GOAL:
Repeat the material in full. Keep every line exactly as it is.

(Extracted data entries)
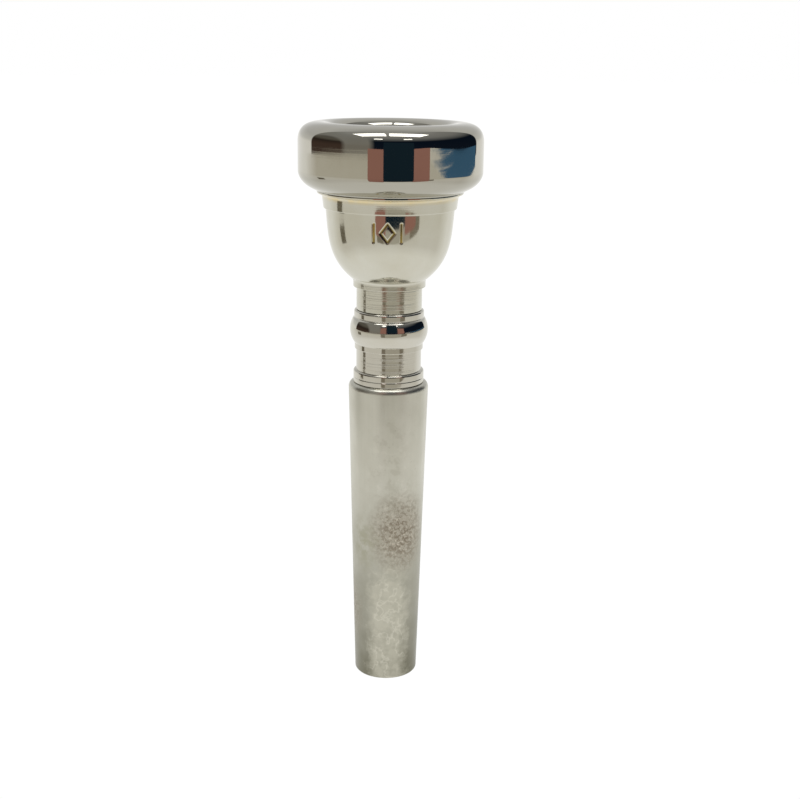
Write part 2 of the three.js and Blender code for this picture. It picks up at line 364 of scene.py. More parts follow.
def mark_strokes():
    """A lozenge between two upright bars."""
    wide, tall, bar = 1.0, 1.3, 2.0
    tips = [(0, tall), (wide, 0), (0, -tall), (-wide, 0)]
    strokes = [(tips[i], tips[(i + 1) % 4]) for i in range(4)]
    for side in (-1, 1):
        strokes.append(((side * bar, -tall), (side * bar, tall)))
    return strokes


STROKES = mark_strokes()


def mark_fill(u, v):
    """1 inside the mark's strokes and 0 outside, with a soft edge."""
    nearest = min(stroke_distance(u, v, ends) for ends in STROKES)
    t = (STROKE_HALF_WIDTH + STROKE_EDGE - nearest) / (2 * STROKE_EDGE)
    t = min(max(t, 0.0), 1.0)
    return t * t * (3 - 2 * t)


def cup_angles():
    """Even steps around, with much finer ones across the mark."""
    half = MARK_SPAN / 2
    step = MARK_SPAN / MARK_STEPS
    fine = [FRONT - half + step * i for i in range(MARK_STEPS + 1)]
    coarse_span = 2 * math.pi - MARK_SPAN
    coarse_count = round(coarse_span / (2 * math.pi) * STEPS_AROUND)
    coarse_step = coarse_span / coarse_count
    return fine + [FRONT + half + coarse_step * i for i in range(1, coarse_count)]


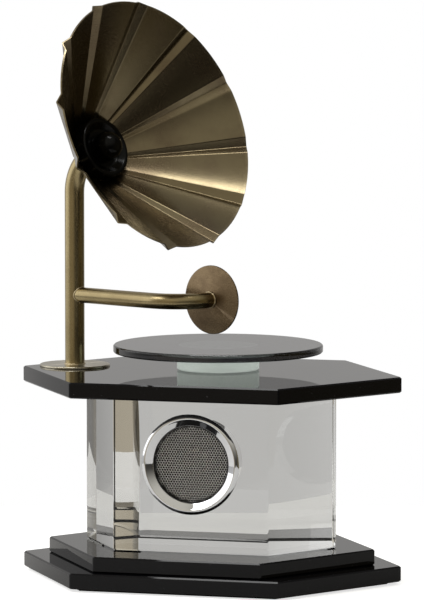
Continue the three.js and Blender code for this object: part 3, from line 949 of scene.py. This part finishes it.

REPLY:
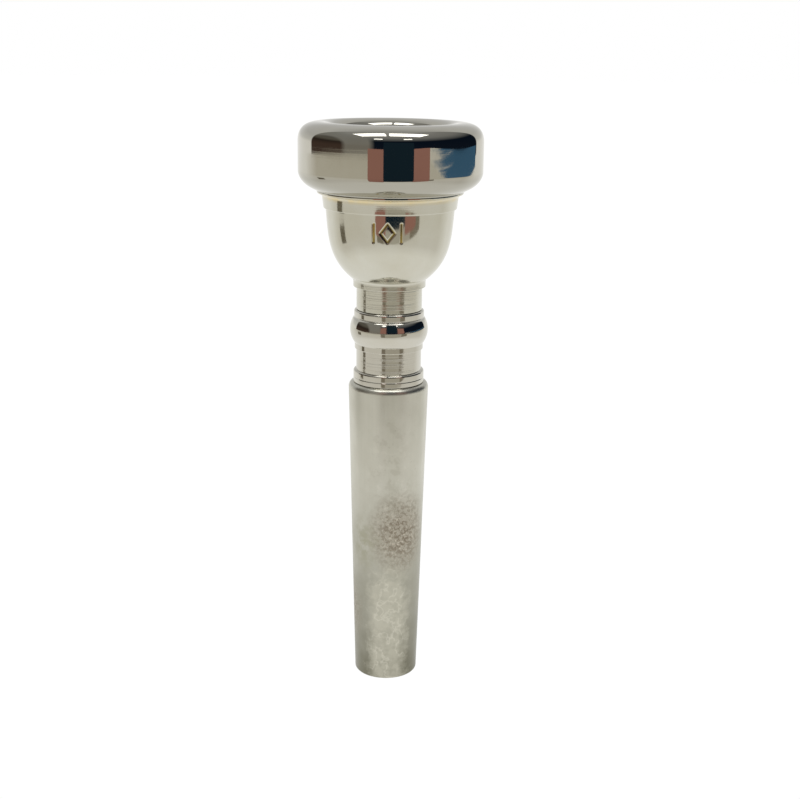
Write part 2 of the three.js and Blender code for this picture. It picks up at line 364 of scene.py. More parts follow.
def mark_strokes():
    """A lozenge between two upright bars."""
    wide, tall, bar = 1.0, 1.3, 2.0
    tips = [(0, tall), (wide, 0), (0, -tall), (-wide, 0)]
    strokes = [(tips[i], tips[(i + 1) % 4]) for i in range(4)]
    for side in (-1, 1):
        strokes.append(((side * bar, -tall), (side * bar, tall)))
    return strokes


STROKES = mark_strokes()


def mark_fill(u, v):
    """1 inside the mark's strokes and 0 outside, with a soft edge."""
    nearest = min(stroke_distance(u, v, ends) for ends in STROKES)
    t = (STROKE_HALF_WIDTH + STROKE_EDGE - nearest) / (2 * STROKE_EDGE)
    t = min(max(t, 0.0), 1.0)
    return t * t * (3 - 2 * t)


def cup_angles():
    """Even steps around, with much finer ones across the mark."""
    half = MARK_SPAN / 2
    step = MARK_SPAN / MARK_STEPS
    fine = [FRONT - half + step * i for i in range(MARK_STEPS + 1)]
    coarse_span = 2 * math.pi - MARK_SPAN
    coarse_count = round(coarse_span / (2 * math.pi) * STEPS_AROUND)
    coarse_step = coarse_span / coarse_count
    return fine + [FRONT + half + coarse_step * i for i in range(1, coarse_count)]


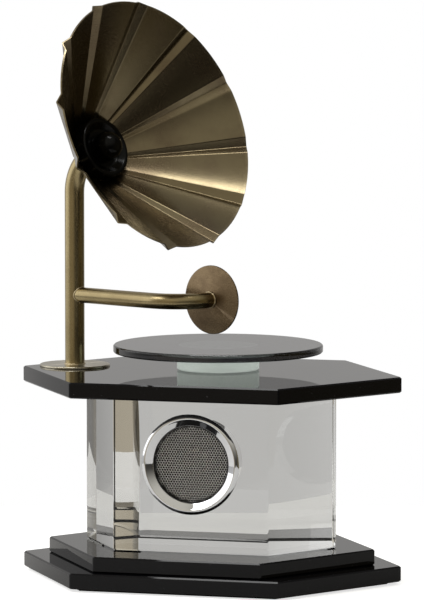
Continue the three.js and Blender code for this object: part 3, from line 949 of scene.py. This part finishes it.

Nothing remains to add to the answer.